:: What you will do ::
Without altering anything, output the material below.

:: Supplied material ::
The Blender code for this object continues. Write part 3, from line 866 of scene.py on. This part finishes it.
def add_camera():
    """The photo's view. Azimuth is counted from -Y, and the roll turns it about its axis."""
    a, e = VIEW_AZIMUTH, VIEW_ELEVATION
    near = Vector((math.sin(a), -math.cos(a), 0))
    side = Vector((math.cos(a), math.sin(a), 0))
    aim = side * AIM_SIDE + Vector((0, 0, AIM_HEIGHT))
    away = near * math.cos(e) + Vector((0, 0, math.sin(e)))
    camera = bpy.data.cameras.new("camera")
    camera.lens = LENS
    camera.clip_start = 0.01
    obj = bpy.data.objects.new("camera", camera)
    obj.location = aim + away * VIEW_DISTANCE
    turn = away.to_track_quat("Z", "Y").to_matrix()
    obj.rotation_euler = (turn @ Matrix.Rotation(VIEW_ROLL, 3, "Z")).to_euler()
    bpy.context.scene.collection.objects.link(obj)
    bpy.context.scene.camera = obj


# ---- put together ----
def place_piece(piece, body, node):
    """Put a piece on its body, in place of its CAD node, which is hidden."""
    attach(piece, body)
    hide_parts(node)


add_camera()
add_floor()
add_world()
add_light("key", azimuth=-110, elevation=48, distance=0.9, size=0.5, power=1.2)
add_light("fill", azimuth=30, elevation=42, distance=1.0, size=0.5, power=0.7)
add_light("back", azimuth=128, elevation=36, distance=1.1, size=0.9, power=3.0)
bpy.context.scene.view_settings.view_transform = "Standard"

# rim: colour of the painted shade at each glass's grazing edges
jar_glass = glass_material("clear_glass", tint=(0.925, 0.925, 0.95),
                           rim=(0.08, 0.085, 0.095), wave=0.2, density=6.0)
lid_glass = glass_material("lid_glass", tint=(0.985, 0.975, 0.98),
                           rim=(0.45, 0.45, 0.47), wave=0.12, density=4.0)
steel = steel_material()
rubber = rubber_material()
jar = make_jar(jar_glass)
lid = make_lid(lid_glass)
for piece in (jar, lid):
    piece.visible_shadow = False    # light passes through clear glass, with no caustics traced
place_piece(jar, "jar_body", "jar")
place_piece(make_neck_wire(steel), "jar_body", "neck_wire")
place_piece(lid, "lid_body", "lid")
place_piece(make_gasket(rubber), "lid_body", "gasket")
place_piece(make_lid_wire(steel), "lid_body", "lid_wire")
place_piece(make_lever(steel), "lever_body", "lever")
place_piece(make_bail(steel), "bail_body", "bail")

:: Response to the exercise ::
The Blender code for this object continues. Write part 3, from line 866 of scene.py on. This part finishes it.
def add_camera():
    """The photo's view. Azimuth is counted from -Y, and the roll turns it about its axis."""
    a, e = VIEW_AZIMUTH, VIEW_ELEVATION
    near = Vector((math.sin(a), -math.cos(a), 0))
    side = Vector((math.cos(a), math.sin(a), 0))
    aim = side * AIM_SIDE + Vector((0, 0, AIM_HEIGHT))
    away = near * math.cos(e) + Vector((0, 0, math.sin(e)))
    camera = bpy.data.cameras.new("camera")
    camera.lens = LENS
    camera.clip_start = 0.01
    obj = bpy.data.objects.new("camera", camera)
    obj.location = aim + away * VIEW_DISTANCE
    turn = away.to_track_quat("Z", "Y").to_matrix()
    obj.rotation_euler = (turn @ Matrix.Rotation(VIEW_ROLL, 3, "Z")).to_euler()
    bpy.context.scene.collection.objects.link(obj)
    bpy.context.scene.camera = obj


# ---- put together ----
def place_piece(piece, body, node):
    """Put a piece on its body, in place of its CAD node, which is hidden."""
    attach(piece, body)
    hide_parts(node)


add_camera()
add_floor()
add_world()
add_light("key", azimuth=-110, elevation=48, distance=0.9, size=0.5, power=1.2)
add_light("fill", azimuth=30, elevation=42, distance=1.0, size=0.5, power=0.7)
add_light("back", azimuth=128, elevation=36, distance=1.1, size=0.9, power=3.0)
bpy.context.scene.view_settings.view_transform = "Standard"

# rim: colour of the painted shade at each glass's grazing edges
jar_glass = glass_material("clear_glass", tint=(0.925, 0.925, 0.95),
                           rim=(0.08, 0.085, 0.095), wave=0.2, density=6.0)
lid_glass = glass_material("lid_glass", tint=(0.985, 0.975, 0.98),
                           rim=(0.45, 0.45, 0.47), wave=0.12, density=4.0)
steel = steel_material()
rubber = rubber_material()
jar = make_jar(jar_glass)
lid = make_lid(lid_glass)
for piece in (jar, lid):
    piece.visible_shadow = False    # light passes through clear glass, with no caustics traced
place_piece(jar, "jar_body", "jar")
place_piece(make_neck_wire(steel), "jar_body", "neck_wire")
place_piece(lid, "lid_body", "lid")
place_piece(make_gasket(rubber), "lid_body", "gasket")
place_piece(make_lid_wire(steel), "lid_body", "lid_wire")
place_piece(make_lever(steel), "lever_body", "lever")
place_piece(make_bail(steel), "bail_body", "bail")